The Board of Tax Appeals denied consent to exemption of the real and personal property of the applicant and an appeal from the decision of the board so far as it denied exemption was perfected to this court as cause No. 30938.
The complaint was dismissed by the Board of Tax Appeals on the ground that it has exclusive authority to declare property exempt ( State, ex rel. Methodist Book Concern, v. Guckenberger, Aud., 133 Ohio St. 27, 10 N.E.2d 1001) and, therefore, the county auditor was correct in denying the application which the city made to him. Appeal from that part of the decision of the board dismissing the complaint was perfected to this court as cause No. 30939.
Mr. Ralph W. Jones, director of law, for appellant.
Mr.
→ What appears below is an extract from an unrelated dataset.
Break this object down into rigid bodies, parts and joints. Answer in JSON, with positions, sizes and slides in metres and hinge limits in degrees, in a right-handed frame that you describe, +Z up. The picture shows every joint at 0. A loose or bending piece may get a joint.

Frank T. Cullitan, prosecuting attorney, and Mr. A.M. Braun, for appellee John A. Zangerle, county auditor.
Messrs. Squire, Sanders Dempsey and Mr. Robert F. Denison, for appellee Board of Education of the Cleveland City School District.
Counsel for appellant in his brief insists that this court reconsider the case of Zangerle, Aud., v. City of Cleveland, 145 Ohio St. 347, 61 N.E.2d 720, and he contends in this court that the Shaker Heights Rapid Transit System is not in the field of private business, competitive business or business for profit.
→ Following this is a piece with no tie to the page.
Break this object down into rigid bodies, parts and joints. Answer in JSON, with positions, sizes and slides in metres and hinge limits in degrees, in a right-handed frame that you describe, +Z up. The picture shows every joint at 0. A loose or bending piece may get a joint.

The Board of Tax Appeals in its journal entry found that the rapid transit system provides the only practical and rapid transportation between Shaker Heights and Cleveland; that facilities of the system are used also by residents of University Heights, Cleveland Heights and Cleveland; that most of the transportation afforded by the rapid transit system is between Shaker Heights and Cleveland, although such system furnishes intracity transportation; that lines of the Cleveland Transit System run from the southeast and northwest corners of Shaker Heights to downtown Cleveland but transportation so afforded is much slower; and that there was no more actual competition in the case of Zangerle v. City of Cleveland, supra, than there was in the instant case and, therefore, the board could not distinguish the two cases.
In the journal entry of the Board of Tax Appeals it was found also that for the period from January 1 to October 31, 1945, the operating revenue of the Shaker Heights Rapid Transit System was $728,546.63, out of which were paid all operating expenses and interest on bonds, $2,851.10 was allocated to the city of Shaker Heights and its city school district in lieu of taxes, $20,833.30 was set aside for bonded debt service and $143,525.80 was placed as earned surplus in the replacement fund for new equipment.
The Board of Tax Appeals was of the opinion, in view of what this court said in the Cleveland case, that the extent of profit was immaterial, since this court held, in effect, in that case that the operation of a transit system is a type of business which is designed primarily for profit.
A majority of this court adheres to the law pronounced in the cases of State, ex rel. Methodist Book Concern, v. Guckenberger, Aud., and Zangerle, Aud., v. City of Cleveland, supra, and the decision of the Board of Tax Appeals is in the present proceedings, therefore, affirmed.
Decision affirmed.
WEYGANDT, C.J., TURNER, MATTHIAS, HART, SOHNGEN and STEWART, JJ., concur.
Dissents for the reason stated in the dissenting opinion in Zangerle, Aud. v. City of Cleveland, 145 Ohio St. 347, 361, 61 N.E.2d 720.